Zum Entwurf von Olaf Scholz für eine Finanztransaktionssteuer erklärt Sven Giegold, Sprecher von Bündnis 90/Die Grünen im Europäischen Parlament und Mitgründer von Attac Deutschland:

“Was Scholz vorgelegt hat, verdient den Namen Finanztransaktionssteuer nicht. Der Entwurf ist ein Etikettenschwindel. Nur den Aktienhandel zu besteuern und Derivate zu verschonen, torpediert die Ursprungsidee der Steuer. Mit diesem Modell werden weder sekundenschnelle Spekulationsgeschäfte eingedämmt noch größere Einnahmen erzielt. Damit für spekulative Übertreibungen an den Finanzmärkten nicht weiter der Steuerzahler einspringen muss, müssen auch Derivate besteuert werden. Die Finanztransaktionssteuer braucht eine breitere Bemessungsgrundlage, um relevante Einnahmen zu erzielen. Das Modell von Scholz hat mit der Ursprungsidee kaum etwas zu tun. Die Einnahmen einer echten Börsensteuer wären zehnmal höher als das Steuerchen von Scholz. Eine echte Finanztransaktionssteuer würde Deutschland jährlich ungefähr 12 Milliarden einbringen. Auch den Zweck der Steuer hat Scholz entfremdet. Die Steuer war immer dazu gedacht, die Globalisierung ein Stück gerechter machen und Armut in der Welt zu bekämpfen. Jetzt wird sie vom Finanzminister zur Sanierung des Rentensystems genutzt. Nun zahlen Kleinanleger für Kleinrentner. Zwar ist die Grundrente ein richtiger Schritt, doch dafür brauchen wir keine unwirksame Börsensteuer.

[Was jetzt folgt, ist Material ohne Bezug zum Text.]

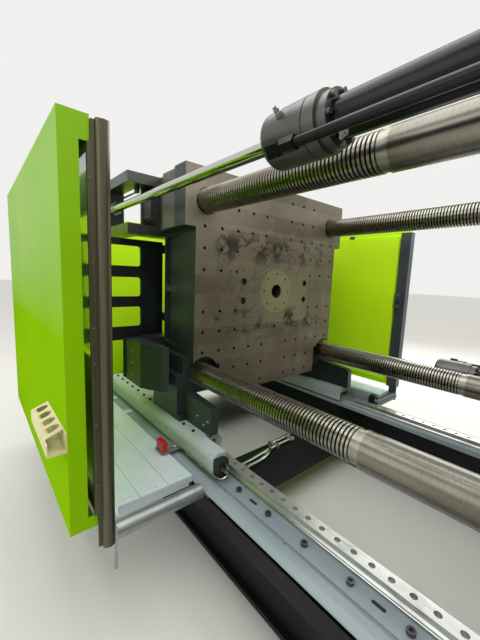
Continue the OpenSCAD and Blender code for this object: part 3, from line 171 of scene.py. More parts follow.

20 Jahre haben Entwicklungsorganisationen, Gewerkschaften, Kirchen und die Zivilgesellschaft große Hoffnungen in die Steuer gesteckt. Zahlreiche Wirtschaftswissenschaftler setzen sich für eine echte Börsensteuer ein. Dieses Gerechtigkeitsprojekt trägt Scholz nun zu Grabe. Für eine echte Finanztransaktionssteuer gibt es im Europaparlament seit langem eine Mehrheit, insbesondere durch den Einsatz der europäischen Sozialdemokraten und Grünen.”